╭──

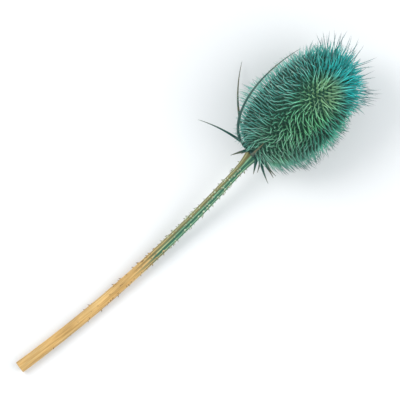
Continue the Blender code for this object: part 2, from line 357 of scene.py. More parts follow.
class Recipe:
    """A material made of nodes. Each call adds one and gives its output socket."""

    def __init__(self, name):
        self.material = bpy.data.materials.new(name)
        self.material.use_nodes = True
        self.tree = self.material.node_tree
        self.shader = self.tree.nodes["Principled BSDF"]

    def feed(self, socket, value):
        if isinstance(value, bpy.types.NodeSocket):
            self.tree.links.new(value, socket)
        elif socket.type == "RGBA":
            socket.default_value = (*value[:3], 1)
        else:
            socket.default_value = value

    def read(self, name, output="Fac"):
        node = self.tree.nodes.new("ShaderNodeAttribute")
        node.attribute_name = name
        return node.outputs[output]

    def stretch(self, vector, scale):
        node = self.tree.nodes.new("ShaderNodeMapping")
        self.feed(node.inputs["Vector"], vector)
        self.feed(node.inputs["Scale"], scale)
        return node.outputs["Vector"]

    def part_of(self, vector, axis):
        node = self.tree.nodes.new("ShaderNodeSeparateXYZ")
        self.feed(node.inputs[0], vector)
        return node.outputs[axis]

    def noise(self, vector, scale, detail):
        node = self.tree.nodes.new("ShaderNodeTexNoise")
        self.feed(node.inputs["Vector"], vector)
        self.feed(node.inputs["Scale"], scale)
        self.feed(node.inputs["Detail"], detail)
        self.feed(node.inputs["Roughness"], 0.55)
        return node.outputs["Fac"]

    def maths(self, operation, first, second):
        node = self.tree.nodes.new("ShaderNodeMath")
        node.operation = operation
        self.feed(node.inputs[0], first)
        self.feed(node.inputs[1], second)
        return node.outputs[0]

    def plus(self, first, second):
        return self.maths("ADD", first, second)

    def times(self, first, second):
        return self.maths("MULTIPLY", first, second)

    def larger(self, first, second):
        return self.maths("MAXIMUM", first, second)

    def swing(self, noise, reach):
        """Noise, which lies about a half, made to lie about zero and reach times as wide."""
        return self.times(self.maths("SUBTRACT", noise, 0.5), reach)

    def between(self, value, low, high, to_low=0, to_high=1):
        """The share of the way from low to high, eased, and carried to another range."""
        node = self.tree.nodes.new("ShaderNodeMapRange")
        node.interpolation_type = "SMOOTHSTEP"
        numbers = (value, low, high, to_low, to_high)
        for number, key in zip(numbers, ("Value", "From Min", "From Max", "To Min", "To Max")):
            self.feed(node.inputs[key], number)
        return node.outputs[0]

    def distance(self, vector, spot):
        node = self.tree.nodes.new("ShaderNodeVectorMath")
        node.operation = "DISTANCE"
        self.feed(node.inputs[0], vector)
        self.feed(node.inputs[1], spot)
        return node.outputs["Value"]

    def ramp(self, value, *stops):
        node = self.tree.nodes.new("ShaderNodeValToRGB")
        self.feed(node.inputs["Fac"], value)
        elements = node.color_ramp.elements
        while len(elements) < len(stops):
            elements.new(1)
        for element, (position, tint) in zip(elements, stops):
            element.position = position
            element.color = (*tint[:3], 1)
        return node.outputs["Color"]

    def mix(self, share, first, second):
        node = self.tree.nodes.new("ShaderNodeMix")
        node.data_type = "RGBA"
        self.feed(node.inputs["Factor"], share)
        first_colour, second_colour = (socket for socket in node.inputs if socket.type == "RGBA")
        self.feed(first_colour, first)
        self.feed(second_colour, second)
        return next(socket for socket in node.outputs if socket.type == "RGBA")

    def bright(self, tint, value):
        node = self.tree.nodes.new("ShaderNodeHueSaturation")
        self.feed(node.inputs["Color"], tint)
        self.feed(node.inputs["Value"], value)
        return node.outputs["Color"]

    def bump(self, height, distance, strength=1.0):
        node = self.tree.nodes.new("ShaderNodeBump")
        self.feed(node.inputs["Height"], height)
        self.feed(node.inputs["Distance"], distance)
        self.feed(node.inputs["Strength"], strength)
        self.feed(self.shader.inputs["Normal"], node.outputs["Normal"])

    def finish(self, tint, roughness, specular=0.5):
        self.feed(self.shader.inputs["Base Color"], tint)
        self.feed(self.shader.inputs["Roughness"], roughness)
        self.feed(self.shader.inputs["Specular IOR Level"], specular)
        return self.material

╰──

» What is required:
Reprint the data above from the opening line to the line holding "material made of", inclusive, and nothing else.

» Output:
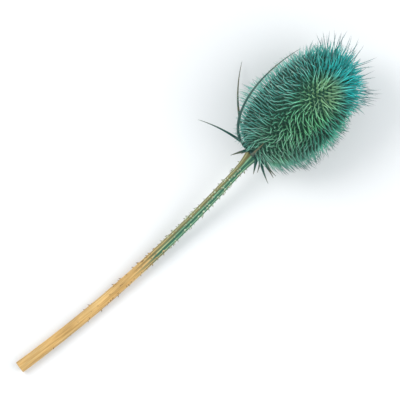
Continue the Blender code for this object: part 2, from line 357 of scene.py. More parts follow.
class Recipe:
    """A material made of nodes. Each call adds one and gives its output socket."""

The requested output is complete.